> [PROBLEM DETAILS]: Look through the entries below and count the lines with the word "shown" in them; give only the number.

> [PROVIDED MATERIAL]:
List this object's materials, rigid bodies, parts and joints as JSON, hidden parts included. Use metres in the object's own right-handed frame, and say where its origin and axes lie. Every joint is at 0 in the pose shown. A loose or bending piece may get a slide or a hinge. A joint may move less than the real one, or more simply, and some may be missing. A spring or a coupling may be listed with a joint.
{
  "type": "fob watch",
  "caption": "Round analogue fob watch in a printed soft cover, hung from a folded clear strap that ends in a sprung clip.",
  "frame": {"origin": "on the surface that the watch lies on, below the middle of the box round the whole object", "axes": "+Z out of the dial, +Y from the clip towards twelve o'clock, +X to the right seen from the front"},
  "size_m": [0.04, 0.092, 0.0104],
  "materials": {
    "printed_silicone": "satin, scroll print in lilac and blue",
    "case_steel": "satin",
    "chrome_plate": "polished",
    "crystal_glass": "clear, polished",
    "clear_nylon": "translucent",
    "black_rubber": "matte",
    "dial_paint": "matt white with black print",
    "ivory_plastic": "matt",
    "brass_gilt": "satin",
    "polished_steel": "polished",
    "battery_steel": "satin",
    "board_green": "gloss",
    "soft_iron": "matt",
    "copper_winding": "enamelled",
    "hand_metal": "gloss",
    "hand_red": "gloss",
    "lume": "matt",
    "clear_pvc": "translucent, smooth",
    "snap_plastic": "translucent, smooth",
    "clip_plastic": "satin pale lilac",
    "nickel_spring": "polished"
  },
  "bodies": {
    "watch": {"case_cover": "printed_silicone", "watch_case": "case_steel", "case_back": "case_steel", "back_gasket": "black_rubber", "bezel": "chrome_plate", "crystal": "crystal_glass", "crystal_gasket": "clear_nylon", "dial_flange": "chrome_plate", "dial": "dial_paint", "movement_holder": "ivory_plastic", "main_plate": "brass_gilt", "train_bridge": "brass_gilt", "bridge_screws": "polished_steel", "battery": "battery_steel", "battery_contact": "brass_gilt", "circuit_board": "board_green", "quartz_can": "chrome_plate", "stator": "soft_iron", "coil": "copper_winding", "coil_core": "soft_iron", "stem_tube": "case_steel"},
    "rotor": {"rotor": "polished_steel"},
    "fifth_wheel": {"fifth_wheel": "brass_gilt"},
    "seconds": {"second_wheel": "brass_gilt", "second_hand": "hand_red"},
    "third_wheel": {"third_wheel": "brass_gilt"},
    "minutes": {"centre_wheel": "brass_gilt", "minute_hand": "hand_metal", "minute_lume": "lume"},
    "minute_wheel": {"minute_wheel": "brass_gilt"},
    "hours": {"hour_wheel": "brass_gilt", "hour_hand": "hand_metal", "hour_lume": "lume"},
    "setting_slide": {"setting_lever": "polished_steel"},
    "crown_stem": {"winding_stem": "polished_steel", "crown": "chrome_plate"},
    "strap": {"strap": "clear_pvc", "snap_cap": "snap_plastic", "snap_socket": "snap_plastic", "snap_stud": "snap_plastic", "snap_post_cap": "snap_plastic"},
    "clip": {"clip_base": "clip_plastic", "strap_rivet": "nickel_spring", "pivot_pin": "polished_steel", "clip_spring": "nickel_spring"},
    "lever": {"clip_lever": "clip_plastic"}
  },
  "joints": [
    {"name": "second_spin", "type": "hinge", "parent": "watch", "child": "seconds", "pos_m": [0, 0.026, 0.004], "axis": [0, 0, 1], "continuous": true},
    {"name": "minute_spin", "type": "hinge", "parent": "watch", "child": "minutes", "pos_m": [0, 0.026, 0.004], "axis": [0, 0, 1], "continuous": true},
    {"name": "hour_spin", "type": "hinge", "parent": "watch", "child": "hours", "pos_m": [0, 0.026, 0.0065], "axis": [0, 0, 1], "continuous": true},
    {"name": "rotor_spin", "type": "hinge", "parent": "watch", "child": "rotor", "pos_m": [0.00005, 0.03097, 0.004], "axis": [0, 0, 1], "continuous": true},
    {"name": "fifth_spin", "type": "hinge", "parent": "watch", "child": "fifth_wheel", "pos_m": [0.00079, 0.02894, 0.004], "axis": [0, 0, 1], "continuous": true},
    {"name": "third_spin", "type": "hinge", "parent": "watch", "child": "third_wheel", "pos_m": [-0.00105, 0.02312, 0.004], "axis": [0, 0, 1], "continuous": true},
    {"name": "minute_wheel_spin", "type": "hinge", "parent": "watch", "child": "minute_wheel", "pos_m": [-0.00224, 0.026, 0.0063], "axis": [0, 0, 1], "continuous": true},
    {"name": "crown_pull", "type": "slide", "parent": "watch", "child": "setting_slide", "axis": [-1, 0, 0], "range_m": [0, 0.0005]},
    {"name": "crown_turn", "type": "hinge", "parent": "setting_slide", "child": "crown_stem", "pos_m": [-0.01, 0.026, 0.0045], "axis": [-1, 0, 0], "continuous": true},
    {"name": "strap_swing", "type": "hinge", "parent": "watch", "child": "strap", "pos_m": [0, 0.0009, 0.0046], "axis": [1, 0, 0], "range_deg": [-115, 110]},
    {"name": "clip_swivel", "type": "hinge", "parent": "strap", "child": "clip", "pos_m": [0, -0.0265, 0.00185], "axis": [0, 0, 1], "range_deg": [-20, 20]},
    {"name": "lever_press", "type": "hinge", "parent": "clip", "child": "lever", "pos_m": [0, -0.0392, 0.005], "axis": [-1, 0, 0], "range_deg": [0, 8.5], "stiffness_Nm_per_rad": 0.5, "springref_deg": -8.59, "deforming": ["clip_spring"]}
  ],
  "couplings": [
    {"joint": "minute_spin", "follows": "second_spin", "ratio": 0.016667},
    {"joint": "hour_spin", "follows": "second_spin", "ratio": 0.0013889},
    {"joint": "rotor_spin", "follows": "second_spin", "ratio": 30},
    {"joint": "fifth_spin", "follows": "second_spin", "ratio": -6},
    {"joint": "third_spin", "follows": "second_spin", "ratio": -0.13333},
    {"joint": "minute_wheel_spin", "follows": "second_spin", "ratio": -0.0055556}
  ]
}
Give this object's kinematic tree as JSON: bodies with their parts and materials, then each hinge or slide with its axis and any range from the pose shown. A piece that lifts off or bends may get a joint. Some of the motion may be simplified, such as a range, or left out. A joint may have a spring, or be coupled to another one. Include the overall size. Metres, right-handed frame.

> [THE OUTPUT]: 2